Avoid misleading conclusions from boxplots alone.

ggplot(myco_clean, aes(Region, FB1, fill=Region)) +
  geom_boxplot(alpha=.6, outlier.shape = NA) +
  geom_jitter(width=.15, alpha=.6) +
  labs(title="FB1 by Region (with samples)", y="FB1 (µg/kg)")

4.J Regional comparison (simple “geo” bar)

region_mean <- myco_clean %>%
  group_by(Region) %>% summarise(mean_AFB1 = mean(AFB1), .groups="drop")

ggplot(region_mean, aes(Region, mean_AFB1, fill=Region)) +
  geom_col() +
  labs(title="Regional Mean AFB1", y="AFB1 (µg/kg)")

Principal Component Analysis (PCA)

📊 What is PCA (Principal Component Analysis)? PCA is a dimensionality reduction technique that transforms a large set of correlated variables into a smaller set of uncorrelated components while preserving as much variation in the data as possible.

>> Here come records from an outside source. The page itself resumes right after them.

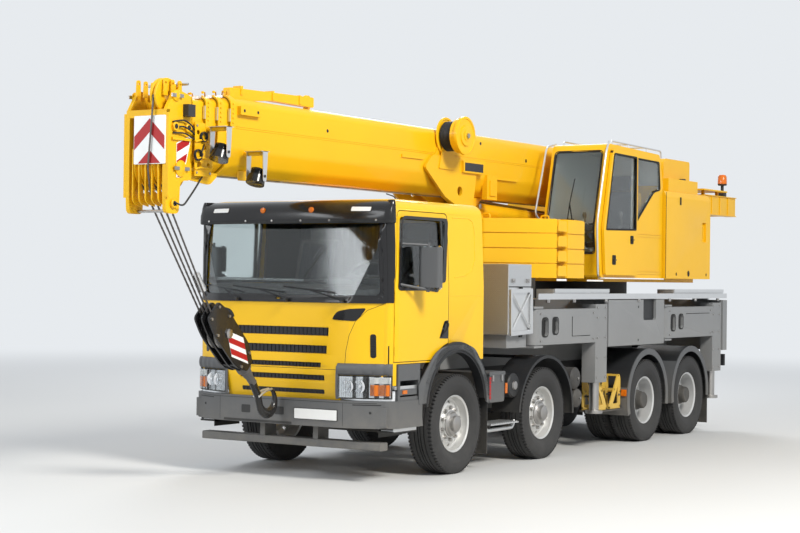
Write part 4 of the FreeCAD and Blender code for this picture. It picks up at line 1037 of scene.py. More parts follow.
def driven_wheel(shape, sign, centre):
    outer, inner = TWIN_X
    turned(shape, sign, outer, centre, RIM_EDGE + [(0.114, 0.285), (0.106, 0.275), (0.02, 0.268),
        (-0.06, 0.262), (-0.075, 0.24), (-0.087, 0.24), (-0.09, 0.275), (-0.112, 0.275)])
    turned(shape, sign, inner, centre, RIM_EDGE[:4] + [(0.118, 0.297), (0.118, 0.28), (-0.118, 0.28)])
    holed_disc(shape, sign * (outer - 0.087), sign * 0.012, 0.242, 0.15, 0.214, 0.0215, centre,
        sign * -0.012)
    turned(shape, sign, outer, centre, [(-0.1, 0.152), (-0.086, 0.152), (-0.08, 0.14), (0.03, 0.125),
        (0.045, 0.112), (0.105, 0.104), (0.118, 0.092), (0.1195, 0.0)], True)
    add_turned(shape, nut_ring, centre + Vector((sign * (outer - 0.088), 0, 0)), sign, 1)


for side, sign in SIDES:
    for number, station in enumerate(AXLE_STATIONS, 1):
        shape = bmesh.new()
        steered = number < 3
        (steered_wheel if steered else driven_wheel)(shape, sign, spot(0, station, HUB_HEIGHT))
        metals = [polished_alloy, bare_steel] if steered else [wheel_silver, frame_paint]
        close_piece(shape, f"wheel_{number}_{side}_disc", f"wheel_{number}_{side}", metals, smooth=30,
            replaces=[f"rim_{number}_{side}"])

# %% [markdown]
# ## Trim that follows the cab
# A cab is pressed sheet with soft curves, and trim on it follows those curves. To place it, a ray is
# sent at the frame's own cab from the front or from the side, and the point where it lands is the
# surface. A trim panel is an outline cut into small cells, dropped onto the surface and given a
# thickness. A seam between two panels is a narrow dark bar along the same surface.

# %% Surface tools
from mathutils.bvhtree import BVHTree


def tree_of(*names):
    shape = bmesh.new()
    for name in names:
        shape.from_mesh(cad_nodes[name].data)
    tree = BVHTree.FromBMesh(shape)
    shape.free()
    return tree


cab_surface = tree_of("driver_cab", "door_left", "door_right", "cab_glass")
LOOKS = {
    # the way of the look, and where the ray for two values starts
    "front": (Vector((0, 1, 0)), lambda a, b: Vector((a, -9, b))),
    "left": (Vector((-1, 0, 0)), lambda a, b: Vector((3, a - MIDDLE_STATION, b))),
}


def land(surface, look, a, b, lift=0.0):
    """The point of a surface seen from one side, lifted off it towards the viewer."""
    direction, origin = LOOKS[look]
    hit = surface.ray_cast(origin(a, b), direction)
    return None if hit[0] is None else hit[0] - direction * lift


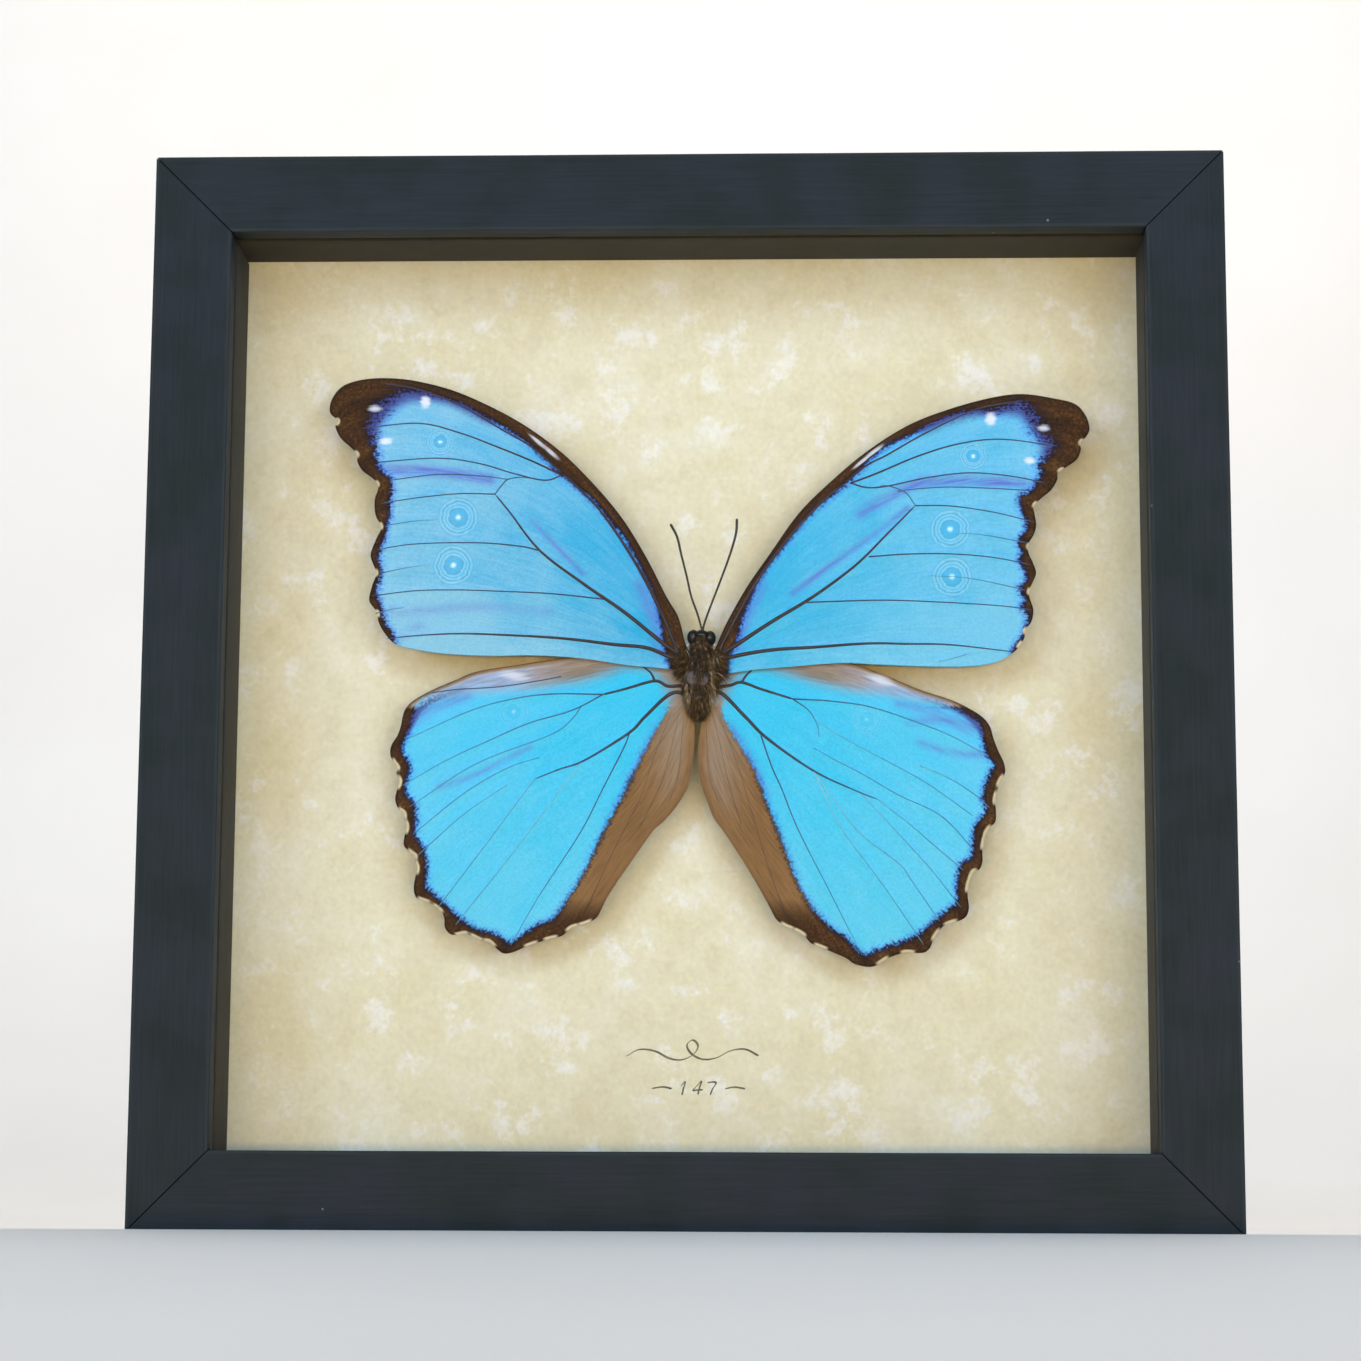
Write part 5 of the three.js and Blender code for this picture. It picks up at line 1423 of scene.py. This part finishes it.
profile = spline(FLOOR_PROFILE, 12)
across = np.linspace(-FLOOR_HALF, FLOOR_HALF, 5)
floor_grid = np.broadcast_arrays(across[:, None], profile[None, :, 0], profile[None, :, 1])
floor_points = np.stack(floor_grid, axis=-1)
floor_cells = cells_of(np.arange(floor_grid[0].size).reshape(floor_grid[0].shape))
floor_mesh = bpy.data.meshes.new("floor")
floor_mesh.from_pydata((floor_points.reshape(-1, 3) * MM).tolist(), [], floor_cells.tolist())
floor_mesh.polygons.foreach_set("use_smooth", [True] * len(floor_mesh.polygons))
floor_mesh.materials.append(
    clouded("pale stage board", 200, 2, [(0.3, "#f5f1ea"), (0.7, "#fbf8f2")], {"Roughness": 0.8}))
floor = bpy.data.objects.new("floor", floor_mesh)
bpy.context.scene.collection.objects.link(floor)
print(f"floor of {len(floor_cells)} faces")

# %% Light
# Each soft light has a place and a target in metres, a width and a height, a power in watts and a colour.
MIDDLE = (0, 0, 0.1)
ROOM_LIGHT = 0.06
LIGHTS = {
    "left_light": ((-1.55, -2.0, 0.65), MIDDLE, (1.2, 1.2), 23, "#cde2ff"),
    "right_light": ((1.45, -2.0, 0.6), MIDDLE, (1.2, 1.2), 21.5, "#cde2ff"),
    "high_light": ((-0.1, -2.2, 1.65), MIDDLE, (1.6, 0.9), 22, "#cde2ff"),
    "warm_light": ((0.1, -1.6, -0.09), MIDDLE, (1.4, 0.12), 9.6, "#ffd37a"),
    "backdrop_light": ((0, 0.35, 1.1), (0, 1.1, 0.2), (0.9, 0.9), 7.5, "#fffaf3"),
}
for name, (place, target, size, power, tint) in LIGHTS.items():
    light = bpy.data.objects.new(name, bpy.data.lights.new(name, "AREA"))
    light.data.shape = "RECTANGLE"
    light.data.size, light.data.size_y = size
    light.data.energy = power
    light.data.color = colour(tint)[:3]
    light.location = place
    light.rotation_euler = (Vector(target) - Vector(place)).to_track_quat("-Z", "Y").to_euler()
    light.visible_camera = False
    bpy.context.scene.collection.objects.link(light)
    print(f"{name}: {power} W")

world = bpy.data.worlds.new("dim room")
world.use_nodes = True
room = world.node_tree.nodes["Background"].inputs
room["Color"].default_value = colour("#f6ead2")
room["Strength"].default_value = ROOM_LIGHT
bpy.context.scene.world = world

Principal Components (PCs): New variables formed as linear combinations of the original variables.

PC1: Captures the largest variance in the dataset.

PC2: Captures the second-largest variance, orthogonal to PC1.

Usually, the first 2–3 PCs explain most of the structure in the data.

🔎 When & Why to Use PCA?

To reduce dimensionality while keeping most of the information.

To visualize high-dimensional data in 2D or 3D plots.

To identify patterns and clusters in complex datasets (e.g., samples, crops, toxins).

To remove redundancy when variables are highly correlated.

myco_scaled <- scale(myco_data[,2:4])
pca_result <- prcomp(myco_scaled, center = TRUE, scale. = TRUE)
summary(pca_result)

biplot(pca_result, col = c("red", "blue"))
# Scree plot from base R
var_explained <- pca_result$sdev^2 / sum(pca_result$sdev^2)
plot(var_explained, type = "b",
     xlab = "Principal Component",
     ylab = "Proportion of Variance Explained",
     main = "Scree Plot")

# Cumulative variance
lines(cumsum(var_explained), type = "b", col = "red")

Conclusion

This workshop introduced participants to:

Basics of R programming
Data handling and cleaning in R
Statistical tests applied to biological/mycotoxin data
Visualization techniques (boxplots, histograms, scatterplots, density plots, correlation heatmaps, PCA)

These tools provide a foundation for analyzing complex datasets in mycotoxicology research, such as understanding contamination levels, testing for differences across food groups, and exploring multivariate data structures.